Fine motor tasks are difficult for him. I’ve heard Autism advocates say that to empathize, I should try putting my shoes on while wearing oven mitts. And when I imagine doing that, it makes me want to slow down and be the most patient mother in the universe each time we leave the house. However…I am me, Type A and impatient, and we need to be at baseball practice in 20 minutes!
Richie and I both took a deep breath and resigned ourselves to lace-up sneakers. He tried on two pairs (tied by the sales girl), running around the store in each one. He is really into The Flash right now, so each time he stopped, he would turn, flatten his hands & fingers, bend his elbows to 90-degree angles, cock one arm behind him, and then flash forward across the store. Except that his running is not exceptionally graceful. Still, cutest Flash ever.

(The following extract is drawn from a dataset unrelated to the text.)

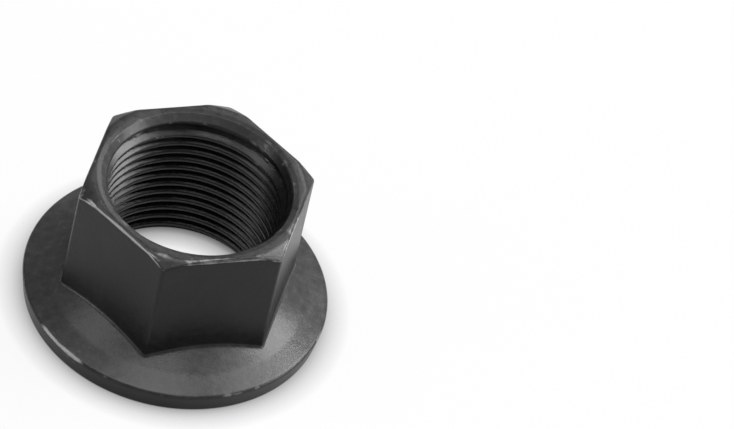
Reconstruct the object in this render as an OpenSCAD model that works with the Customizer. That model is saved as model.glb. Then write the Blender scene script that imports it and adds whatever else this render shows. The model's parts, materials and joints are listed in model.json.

He chose the black sneakers, and the salesgirl took them to the counter to ring us up. I looked at Richie’s face and saw immediately that he was still thinking about the whole “no Velcro” crisis.
“Richie,” I asked, “are you worried about learning to tie your shoes?”
“Yes….it’s going to take me a long time.” He looked thoughtful for a minute, and I could see the wheels turning in his head. I realize now that he was imagining an ideal world where they make Velcro-closure shoes in every size, so no man, woman, or child needs to feel stress. Where even his Mom could wear the Velcro shoes he loves so much.
“I know you can do it, Richie,” I said. “You’ll practice and you’ll learn to tie your shoes. It’s part of growing up. You’re getting bigger, they don’t make shoes with Velcro in your size, and it’s time to get sneakers with laces.”
He glanced down at my tidily-laced sneakers, then back up at my face. “Is that what happened to you?”
P.S. I later found some “hook and loop” (Velcro) closure shoes in Richie’s size on Zappos.com. But I’m holding off for now. I really do believe he can do this. And it’s time.